When I opened my eyes, the dog was barking viciously. Then I heard voices. It was like my door was falling off its hinges. I felt my heart leap. Lily held me tight.
‘Sleep, sleep,’ she whispered in my ear. ‘Sleep, sleep.’ She held my chest. I heard her heart beating, as if its flesh was right against my shoulder. I heard voices. ‘Tsi, Tsi Molope,’ the voice said and went on about breaking down the door. I wanted to turn on the bed because my one side was tired. I held back because the bed would make a noise. I felt sweat from Lily’s arms. My head was pounding, pounding, pounding. I thought of Boykie. ‘You can’t be drunk and be alert at the same time,’ he had said. Why, why, why? Even before I completed the question I knew how ridiculous it was. Why can’t they leave us alone, in peace? Shit, how could I ask a question like that? Moeskond! I thought of Nomsisi. Suddenly, I felt something wet on my shoulder. I thought God, Lily’s heart is bleeding, the red flesh on my shoulder oozing blood. I was about to turn. She held me tight, not to turn. My hand went to my shoulder, my eyes on the hand. It was only sweat from Lily’s breast. I remember shaking. Trembling. Anger. Fear. Despair. Combined. And then the door rattled. Shook. A loud bang, like thunder, continuous, hit the door. ‘Hey, Tsi Molope, Tsi Molope, I will break this door down!’ I thought fuck, fuck it, break it. I am not going to open it.
‘Tsi is not here, and his wife is not here, we have not seen them for a long time, maybe a week,’ a voice said. I felt weary and feeble. Someone said something in Afrikaans. Then someone said something in Setswana.
I felt Lily lie back and sigh. And then there was deep silence. I turned to feel her breath brush past my neck. My head, God, my head was pounding and it was as if the pain would soon jump out through the eyes, just pop out and fall on the bed. A splitting headache. I felt Lily’s warm hand touch my terrible muscle, which soon shot up as if it were a spring. It suddenly felt packed and about to burst. She held my head and kissed me full on the mouth. Dazed in her grip, lost in her strength, I gave in to her. I was groping with my hands when I felt her withdraw. In no time, she was in the distance. She went out of the bed and I heard the sound of the Primus stove. I lay there in bed, my muscle aching and throbbing. I could feel the heat at its tip.
‘When are you going to pay the permit?’ Lily said at last. She shot her eyes at me, looking at me, and at the same time, beyond me.
‘Why do you run out of bed like that?’
‘You fool!’ She came over. For a minute I did not know where she was going. I was still dazed in her imaginary arms, her perfume still lingered somewhere next to me in bed. Suddenly I felt her nails dig into my arm, and then a slap on the face. That woke me up.
‘What the fuck?’ I said, jumping up.
‘The fuck is you, you fool,’ she said laughing childishly and victoriously. ‘Sometimes you make me feel like I should bash your head,’ she said.
Then she began to cry. …
Everything became so heavy. Silence. Talk. The Primus stove sound. Lily’s footsteps as she moved around the house. Everything, all, was so heavy. There was nothing I could say to her now that would reach her. So I lay in bed and gave my life to her. Everything that I was was there with me in bed. My bad breath, probably smelling like shit, form beer last night or that morning; my pounding, aching head; my fear, because my heart was still jumping; my recollection of the banging on the door; my helplessness, my despair, my anger; my limp muscle, which lay looped as if it were ashamed to have ever erected; I lay there and gave my life to Lily. I lay in silence, while she lashed with tongue, tears and terrible silence. Everyt time she wept, I thought something was going to snap, and snap forever. I lay there, while her voice joined in on the rhythmic pounding ache in my head. My eyes were blurred.

 

JM Coetzee, writing in the New York Times in 1986, discusses torture as a subject for South African writers.
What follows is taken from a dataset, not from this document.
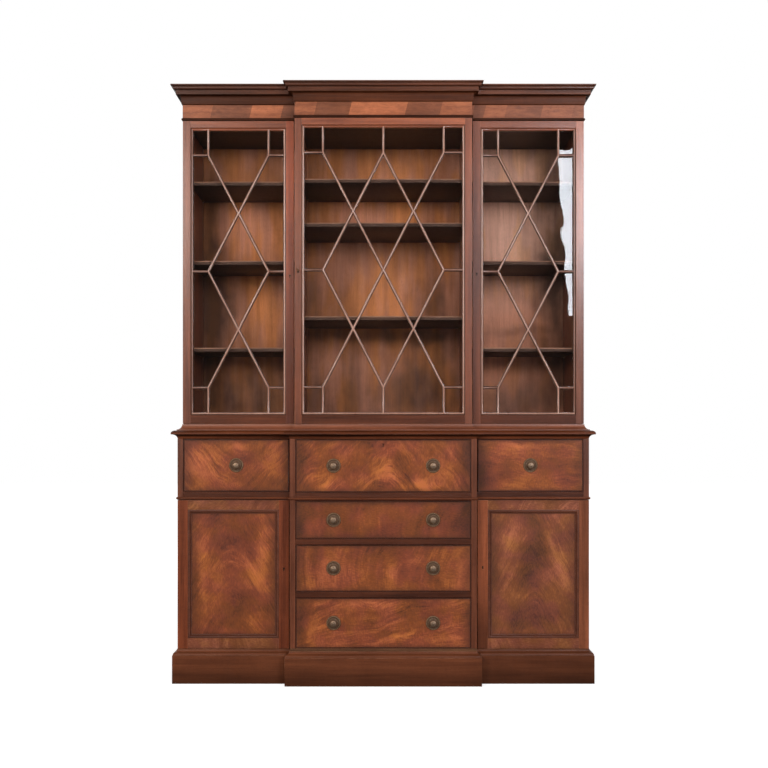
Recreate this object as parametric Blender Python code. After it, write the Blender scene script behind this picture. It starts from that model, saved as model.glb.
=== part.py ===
# Breakfront bookcase: a glazed upper case with three latticed doors stands on a base
# with six drawers and two cupboards, all on a moulded plinth.
# Metres, +Z up. The front faces -Y, and the origin is on the floor under the middle.

import math

import bmesh
import bpy
from mathutils import Vector

# Plan of the base carcass
base_width = 1.470
centre_width = 0.662
wing_depth = 0.380
centre_step = 0.045
upper_setback = 0.016

# Boards
side_thickness = 0.020
partition_thickness = 0.020
back_thickness = 0.010
bottom_board_thickness = 0.016
drawer_rail_thickness = 0.020
mid_rail_height = 0.0295
mid_rail_depth = 0.040
dust_board_thickness = 0.015
case_floor_thickness = 0.022
case_top_thickness = 0.020
shelf_thickness = 0.015
shelf_setback = 0.008

# Clearances
seat = 0.0003
door_back_gap = 0.0005
door_end_gap = 0.001
free_edge_gap = 0.006
drawer_side_gap = 0.001
drawer_top_gap = 0.0015

# Plinth
plinth_projection = 0.017
plinth_face_height = 0.100
plinth_quirk = 0.0015
plinth_mould_height = 0.021
plinth_lip = 0.0015
plinth_wall = 0.020
plinth_rebate = 0.006

# Drawer openings of the centre, from the lowest up; the last also gives the wing drawers
drawer_heights = (0.180, 0.167, 0.135, 0.189)
drawer_front_thickness = 0.020
drawer_wall = 0.011
drawer_bottom = 0.008
drawer_side_drop = 0.014
drawer_back_space = 0.020
drawer_travel = 0.280
cock_bead_width = 0.0035
cock_bead_height = 0.0015

# Half-round band above the cupboards
band_rise = 0.002
band_height = 0.009
band_projection = 0.0045

# Waist moulding round the top of the base, from its underside up
waist_board_thickness = 0.022
waist_bed_height = 0.0155
waist_bed_projection = 0.019
waist_projection = 0.021
waist_edge_height = 0.004
waist_ovolo_height = 0.010
waist_ovolo_depth = 0.015
waist_quirk = 0.003
waist_quirk_height = 0.0035
waist_cove_height = 0.019

# Doors
door_thickness = 0.022
door_arris = 0.001
upper_door_height = 1.086
wing_stile = 0.028
centre_stile = 0.025
upper_top_rail = 0.024
upper_bottom_rail = 0.032
lower_stile = 0.0365
lower_top_rail = 0.034
lower_bottom_rail = 0.0375
panel_mould_width = 0.014
panel_mould_rise = 0.002
panel_mould_fall = 0.006
panel_lip = 0.002
panel_rebate = 0.0085
panel_thickness = 0.006

# Glazing bars, whose bead also runs round the inside of each upper door
bar_width = 0.010
bar_depth = 0.012
bar_sinking = 0.0005
frame_bead_width = 0.010
glass_thickness = 0.003
row_margin = 0.098
wing_column_margin = 0.063
centre_column_margin = 0.0755

# Shelves, as heights of their undersides above the floor of the upper case
wing_shelf_heights = (0.269, 0.583, 0.869)
centre_shelf_heights = (0.379, 0.713, 0.870)

# Cornice, from its underside up
cornice_wall = 0.020
necking_height = 0.009
necking_projection = 0.0045
frieze_height = 0.047
frieze_projection = 0.0005
bed_height = 0.030
bed_foot_height = 0.005
bed_foot_projection = 0.0045
bed_projection = 0.009
soffit_rise = 0.003
corona_projection = 0.022
corona_height = 0.015
crown_foot_projection = 0.025
crown_height = 0.0135
crown_fillet_height = 0.0045
cornice_projection = 0.038

# Brass pulls: a dished rosette plate and a turned knob in one casting
pull_spread = 0.352
pull_radius = 0.0255
pull_length = 0.024
pull_segments = 20

# Outline of half a pull, as shares of its radius and of its length, from the drawer out
pull_radius_shares = (1.0, 1.0, 0.90, 0.78, 0.52, 0.28, 0.24, 0.42, 0.49, 0.40, 0.20)
pull_length_shares = (0.0, 0.07, 0.13, 0.06, 0.07, 0.18, 0.46, 0.66, 0.80, 0.93, 1.0)

# Rounding of a glazing bar, as shares of its half width and of its depth, front to back
bar_width_shares = (0.30, 0.62, 0.88, 1.0, 1.0)
bar_depth_shares = (0.0, 0.08, 0.26, 0.50, 1.0)

# Panel moulding, as shares of its width and of its whole fall, from the frame inwards
panel_mould_width_shares = (0.0, 0.10, 0.30, 0.52, 0.72, 0.90, 1.0)
panel_mould_fall_shares = (0.25, 0.03, 0.0, 0.16, 0.50, 0.84, 1.0)

# Steps in each quarter curve of a moulding
curve_steps = 4

# Colours, as linear RGB, with roughness and metallic value
carcass_wood = ((0.105, 0.033, 0.018), 0.38, 0.0)
veneer_wood = ((0.230, 0.072, 0.030), 0.34, 0.0)
inner_wood = ((0.150, 0.062, 0.030), 0.55, 0.0)
drawer_wood = ((0.210, 0.125, 0.070), 0.60, 0.0)
pane_glass = ((0.800, 0.850, 0.850), 0.04, 0.0)
aged_brass = ((0.200, 0.150, 0.070), 0.42, 1.0)

# Plan, worked out from the sizes above
base_half = base_width / 2
centre_half = centre_width / 2
upper_half = base_half - upper_setback
upper_centre_half = centre_half - upper_setback
front_reach = max(
    waist_projection, plinth_projection, cornice_projection - upper_setback,
    pull_length - cock_bead_height + seat,
)
back_y = (wing_depth + centre_step + front_reach) / 2
wing_y = back_y - wing_depth
centre_y = wing_y - centre_step
upper_wing_y = wing_y + upper_setback
upper_centre_y = centre_y + upper_setback
inner_back_y = back_y - back_thickness - seat
door_recess = door_thickness + door_back_gap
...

The fact that the torture room is a site of extreme human experience, accessible to no one save the participants, is a … reason why the novelist in particular should be fascinated by it ….

 

“It is precisely because [he] stands outside the dark door, wanting to enter the dark room but unable to, that he is a novelist, that he must imagine what takes place beyond the door. Indeed, it is just that tension toward the dark room that he cannot enter that makes that room the source of all his imaginings – the womb of art.” John T. Irwin in Doubling and Incest/Repetition and Revenge: A Speculative Reading of Faulkner

 

In creating an obscenity, in enveloping it in mystery, the state creates the preconditions for the novel to set about its work of representation. … Yet there is something tawdry about following the state in this way, making its vile mysteries the occasion of fantasy. For the writer the deeper problem is not to allow himself to be impaled on the dilemma proposed by the state, namely, either to ignore its obscenities or else to produce representations of them. The true challenge is how not to play the game by the rules of the state, how to establish one’s own authority, how to imagine torture and death on one’s own terms.

Our work in Write Sex is:

  • not to play the sexual representation game by the rules
  • to establish our own authority as artists
  • to imagine sex on our own terms.